No doubt considered a rite of passage by many alumni, pounding the pavement in search of a full-time job may seem passé to today’s College grads: The recruiters just keep coming to them.

“1998 continues to be a very hot job market for graduating seniors,” says Robert Riesman, AM’88, director of the University’s Career and Placement Services office (CAPS). “They’re taking advantage of a healthy economy and employers who are keenly interested in hiring U of C graduates. Employers tell us they like U of C grads because they are comfortable working in a variety of disciplines, have strong writing skills, have a high work ethic, and are good problem solvers.”

The attention received by U of C students reflects national trends. The Chicago Sun-Times reports that an increase of nearly 30 percent in the number of job openings, and pay boosts as high as 5 percent, await this year’s college grads.

Riesman says the University has seen an accompanying increase in on-campus interviews, conducted mostly by recruiters from management consulting, investment banking, financial services, and information technology companies. While the number of recruiters who came to campus this year—190—is consistent with last year, the number of interviews conducted on campus, he notes, grew 16 percent to 4,000 during the 1997–98 academic year.

“This is important because it shows an increase in the number of opportunities a graduating senior has had to meet with someone in a position to make a hiring recommendation,” says Riesman. “We’ve also heard from students that they’re getting signing bonuses and multiple job offers.”
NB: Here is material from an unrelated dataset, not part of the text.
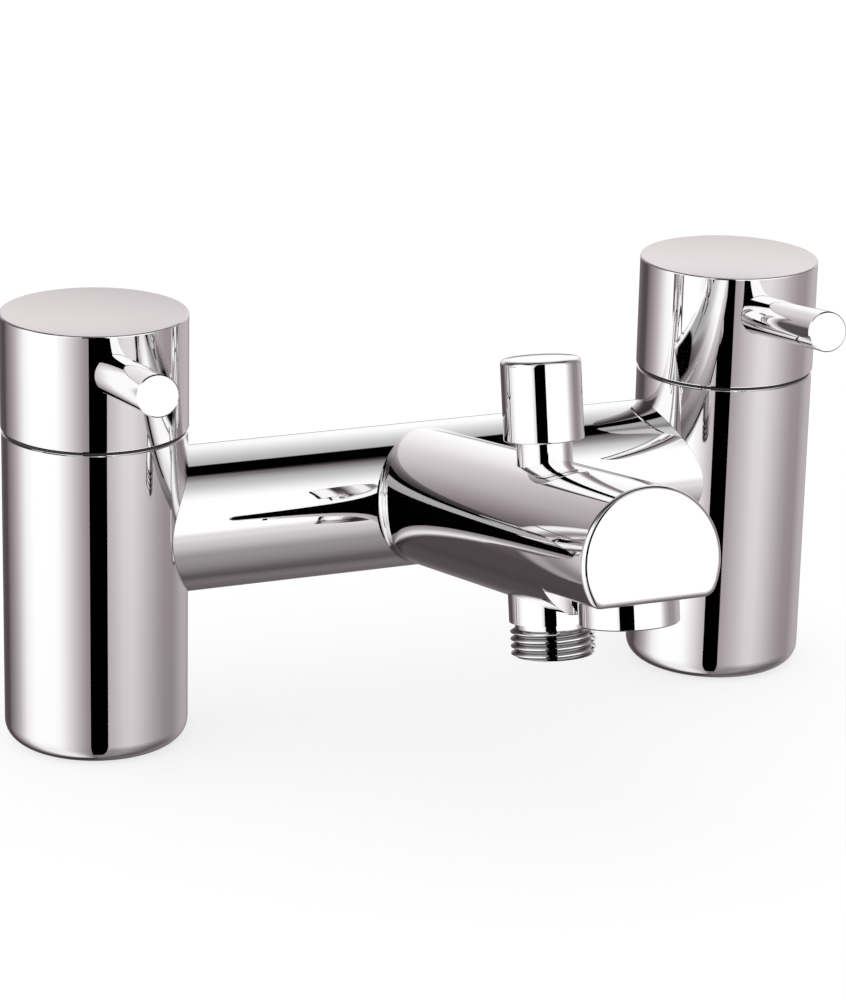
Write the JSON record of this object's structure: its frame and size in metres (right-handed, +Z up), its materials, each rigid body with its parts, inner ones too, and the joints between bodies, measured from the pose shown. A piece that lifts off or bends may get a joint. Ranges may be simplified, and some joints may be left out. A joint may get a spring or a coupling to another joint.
{
  "type": "bath shower mixer",
  "caption": "Deck-mounted bath shower mixer: pillars on a bridge, lever handles, raised spout with pull-up diverter, aerator and threaded shower outlet.",
  "frame": {"origin": "On the bath deck, midway between the two pillar axes.", "axes": "+X along the bridge from the hot to the cold pillar, spout to -Y, +Z up."},
  "size_m": [0.228, 0.1652, 0.1168],
  "materials": {
    "polished_chrome": "polished",
    "brass": "machined",
    "ceramic": "lapped ceramic",
    "rubber": "matt",
    "nylon": "matt",
    "black_nylon": "matt",
    "fibre": "matt",
    "spring_steel": "drawn",
    "moulded_plastic": "moulded"
  },
  "bodies": {
    "mixer_body": {"left_pillar": "polished_chrome", "right_pillar": "polished_chrome", "bridge_tube": "polished_chrome", "spout_tube": "polished_chrome", "diverter_body": "polished_chrome", "spout_nose": "polished_chrome", "diverter_neck": "polished_chrome", "shower_outlet_nipple": "polished_chrome", "aerator_housing": "polished_chrome", "left_valve_bonnet": "brass", "left_bonnet_washer": "fibre", "left_seat_seal": "rubber", "left_fixed_disc": "ceramic", "left_slip_ring": "black_nylon", "right_valve_bonnet": "brass", "right_bonnet_washer": "fibre", "right_seat_seal": "rubber", "right_fixed_disc": "ceramic", "right_slip_ring": "black_nylon", "rod_o_ring": "rubber", "outlet_o_ring": "rubber", "aerator_gasket": "rubber", "return_spring": "spring_steel", "aerator_insert": "moulded_plastic"},
    "left_handle": {"left_handle_shell": "polished_chrome", "left_lever": "polished_chrome", "left_spline_insert": "brass", "left_spindle": "brass", "left_spindle_o_rings": "rubber", "left_thrust_washer": "nylon", "left_circlip": "spring_steel", "left_moving_disc": "ceramic"},
    "right_handle": {"right_handle_shell": "polished_chrome", "right_lever": "polished_chrome", "right_spline_insert": "brass", "right_spindle": "brass", "right_spindle_o_rings": "rubber", "right_thrust_washer": "nylon", "right_circlip": "spring_steel", "right_moving_disc": "ceramic"},
    "diverter": {"diverter_knob": "polished_chrome", "diverter_rod": "brass", "diverter_piston": "brass", "lower_seat_washer": "rubber", "upper_seat_washer": "rubber", "rod_nut": "brass"}
  },
  "joints": [
    {"name": "left_valve_turn", "type": "hinge", "parent": "mixer_body", "child": "left_handle", "pos_m": [-0.09, 0, 0.0992], "axis": [0, 0, 1], "range_deg": [-90, 0]},
    {"name": "right_valve_turn", "type": "hinge", "parent": "mixer_body", "child": "right_handle", "pos_m": [0.09, 0, 0.0992], "axis": [0, 0, 1], "range_deg": [0, 90]},
    {"name": "diverter_lift", "type": "slide", "parent": "mixer_body", "child": "diverter", "axis": [0, 0.1822, 0.9833], "range_m": [0, 0.0067], "stiffness_N_per_m": 150, "springref_m": -0.012, "deforming": ["return_spring"]}
  ]
}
Based on the strength of the job market, Riesman says he expects the results of surveys of this year’s graduating seniors to show that more of them found jobs faster than members of the class of 1996, the most recent year for which figures are available. At the time of graduation that year, he says, 10 percent of seniors planned to travel, volunteer, or pursue temporary work or other goals; 35 percent were headed to graduate school or other professional programs; and 55 percent were hunting for or had found full-time jobs. Within six months, 80 percent of that group reported that they had secured employment.

To help students keep pace with the market, CAPS introduced several new programs this past academic year, all of which relied heavily on alumni participation.

“Every program alumni participate in has been improved by their involvement,” says Riesman. “We hope to increase opportunities for them to provide guidance.”

CAPS has nearly doubled the number of paid internships that it jointly sponsors with the College from 18 last year to more than 30 this year, with plans for 50 in 1998–99. The internships, primarily offered during the summer, have included jobs with the Smithsonian Institution, Illinois U.S. senators’ offices, the Joffrey Ballet, and the New York Philharmonic. Among other participating alumni, Lisa Anne Boulden, AB’91, AM’92, City of Chicago’s assistant to the mayor for programs, helped set up an intern post in the mayor’s office, while Byron Trott, AB’81, MBA’82, managing director at Goldman Sachs & Co. in Chicago, arranged for internships at his company and others.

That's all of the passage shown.